A key component to preparation for heavy turn days is figuring out what gate-keeper can be used to assist the front office and field with guests who will not follow policy. If you are lucky enough to have a ferry or other access point that requires advance reservations you may be able to control arrivals and departures to some degree. Most properties don’t have the advantage of a gate-keeper so it takes a bit of creativity to establish one. One survey respondent allowed guests to place items in the garage or first floor of the home prior to check-in time, while others have electric locks timed according to the assigned check-in/out schedule, or rely on the front office to control. Staggering check-in days and times is helpful along with requiring a physical check-in process. Another idea is to create door hangers indicating that housekeeping is in progress along with a phone number to the front office for access inquiries.
Tip #4: Determine a gate-keeper to restrict access while providing a guest-friendly solution, such as offering to accommodate special request (even if it is for a fee).

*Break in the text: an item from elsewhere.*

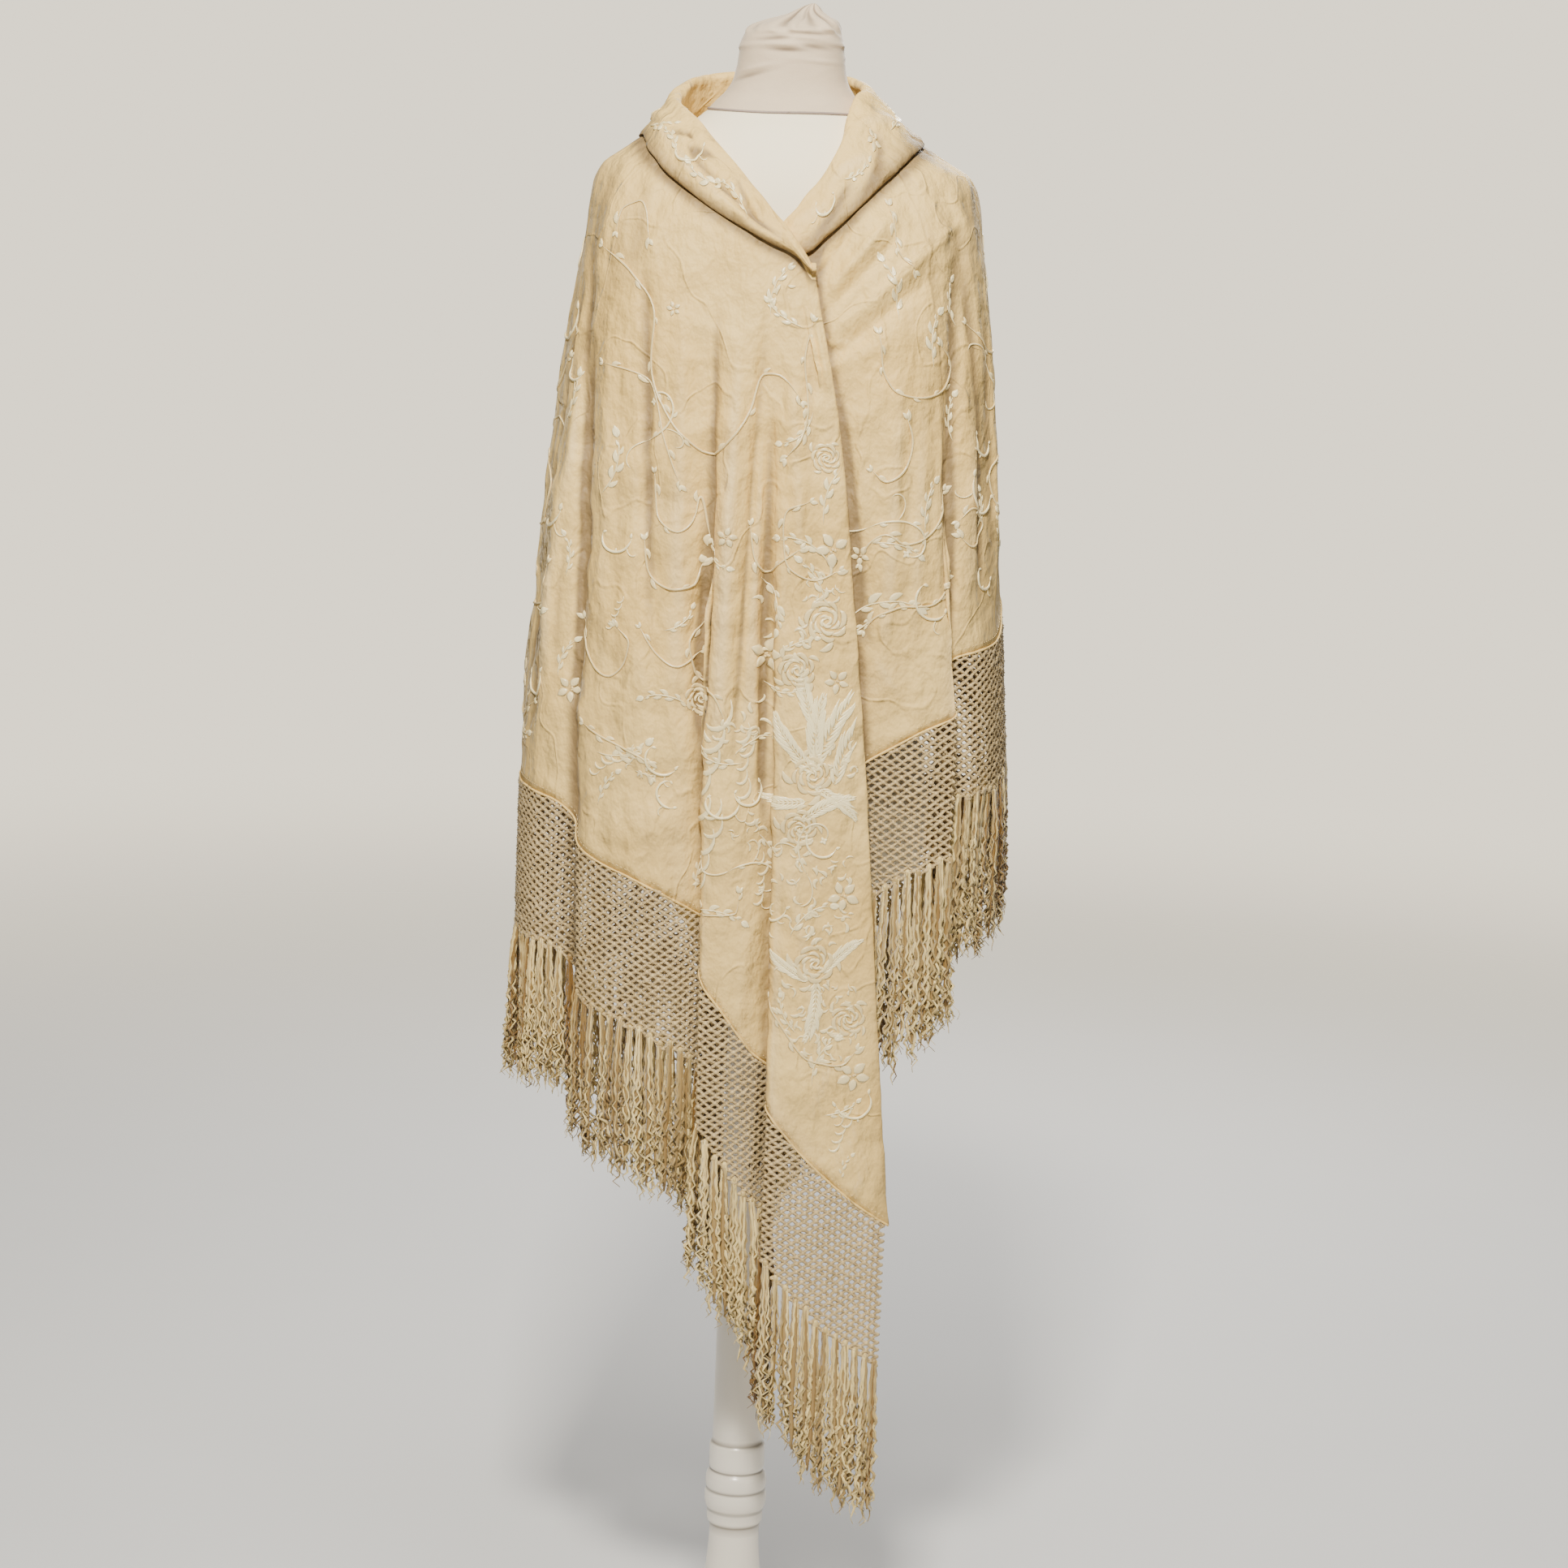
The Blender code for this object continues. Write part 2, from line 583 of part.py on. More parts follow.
def build():
    for old in list(bpy.data.objects):
        bpy.data.objects.remove(old, do_unlink=True)
    collection = bpy.data.collections.new("piano_shawl_on_dress_form")
    bpy.context.scene.collection.children.link(collection)

    silk = material("silk_crepe", (0.72, 0.62, 0.44), 0.6)
    thread = material("silk_thread", (0.58, 0.46, 0.28), 0.5)
    cover = material("neck_cloth", (0.62, 0.54, 0.47), 0.8)
    canvas = material("torso_cloth", (0.83, 0.78, 0.66), 0.85)
    paint = material("white_paint", (0.85, 0.85, 0.84), 0.35)

    add_turned("stand_base", BASE_PROFILE, paint, collection)
    add_turned("stand_column", COLUMN_PROFILE, paint, collection)
    add_lofted("form_torso", TORSO, TORSO_SIDES, canvas, collection)
    add_lofted("form_neck_cover", NECK_COVER, NECK_SIDES, cover, collection)

    walks = {"left_front": front_walk(LEFT_FRONT), "back": back_walk(), "right_front": front_walk(RIGHT_FRONT)}
    for name, rows, net_depth, first_strand, last_strand, seed in PANELS["rows"]:
        walk = parted_at_seam(walks[name])
        strands = (first_strand, last_strand)
        add_wall("shawl_" + name, panel_grid(walk, rows), CLOTH_WALL, silk, collection)
        add_wall("net_" + name, net_grid(walk, net_depth), NET_WALL, thread, collection)
        add_fringe("fringe_" + name, walk, net_depth, strands, seed, thread, collection)
    add_wall("shawl_collar", collar_grid(), COLLAR_WALL, silk, collection)


build()
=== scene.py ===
"""Piano shawl on its dress form, dressed for a picture: silk, embroidery, netting, tassels and stand."""

import bpy
import numpy as np
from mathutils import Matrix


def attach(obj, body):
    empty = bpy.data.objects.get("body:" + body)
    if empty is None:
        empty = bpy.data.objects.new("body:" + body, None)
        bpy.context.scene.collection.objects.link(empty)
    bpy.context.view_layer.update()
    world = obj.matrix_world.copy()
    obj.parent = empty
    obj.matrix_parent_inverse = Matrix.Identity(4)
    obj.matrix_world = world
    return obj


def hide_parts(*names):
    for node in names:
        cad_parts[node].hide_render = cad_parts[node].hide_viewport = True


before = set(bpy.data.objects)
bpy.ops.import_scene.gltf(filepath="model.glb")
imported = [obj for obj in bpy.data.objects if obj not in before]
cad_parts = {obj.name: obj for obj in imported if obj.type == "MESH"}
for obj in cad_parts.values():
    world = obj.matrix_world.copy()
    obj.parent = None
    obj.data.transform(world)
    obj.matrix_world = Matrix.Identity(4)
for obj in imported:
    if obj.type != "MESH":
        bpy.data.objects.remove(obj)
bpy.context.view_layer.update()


# The studio: a camera at eye height that looks down ten degrees, a pale floor that fades into a pale
# backdrop, and soft lights: a strong one high in front, weak ones to both sides, one overhead and one behind.
def unit(way):
    """Vectors of length one: v / |v| along the last axis."""
    return way / np.maximum(np.linalg.norm(way, axis=-1, keepdims=True), 1e-12)


def stand_at(thing, right, up, place):
    """Puts a camera or a lamp in the scene: x to its right, y up, and it looks along minus z."""
    turned = np.eye(4)
    turned[:3] = np.stack([right, up, np.cross(right, up), place], axis=1)
    thing.matrix_world = turned.T.tolist()
    bpy.context.scene.collection.objects.link(thing)


pitch = np.radians(10.0)
lean = np.radians(2.3)
level_right = np.array([1.0, 0.0, 0.0])
level_up = np.array([0.0, np.sin(pitch), np.cos(pitch)])
lens = bpy.data.cameras.new("camera")
lens.sensor_width = 36
lens.lens = 93.65
camera = bpy.data.objects.new("camera", lens)
view_right = level_right * np.cos(lean) + level_up * np.sin(lean)
view_up = level_up * np.cos(lean) - level_right * np.sin(lean)
stand_at(camera, view_right, view_up, (0.021, -4.05, 1.66))
bpy.context.scene.camera = camera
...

Hospitality employees are no strangers to working under pressure. A heavy turn day can be a positive experience and it is essential to acknowledge time performance and accuracy standards. Preparation by the front office starts at the time of booking and ends with the guest’s departure. From reservation details (including special requests and day-of arrival phone numbers), the front office performance will impact the success of the day. Housekeeping performance is measured by guest comments and timely completion of the home. It is essential to remember housekeeping staff when scheduling customer service training. It would be helpful to the organization if customer service training for the front office and field included role playing on what do to in certain situations. Training on set responses to early and late departure questions will help the staff react with confidence. No matter the reason, the customer feels their request is legitimate and to treat the answer with anything less than a sympathetic ear and professional response would be good material for a negative online review. When the entire team is motivated to succeed, everyone wins.
Tip #5: Acknowledge performance throughout the day and find meaningful ways to motivate the team. Consider bringing food and/or drinks to the location of the housekeepers, providing a snack for the front office, and developing incentives such as a small cash bonuses if a certain percent of days in the height of season are turned on time. Create a fun, get-it-done atmosphere by starting off the day with a “quote of the day” that the team can rally behind.
While guests realize someone was in the property before them, they prefer their experience stay unique with no evidence of the past renter. Proper staffing, technology, communication and preparation will all work together to help managing turn days a walk in the park -- or at least help alleviate the stress factor.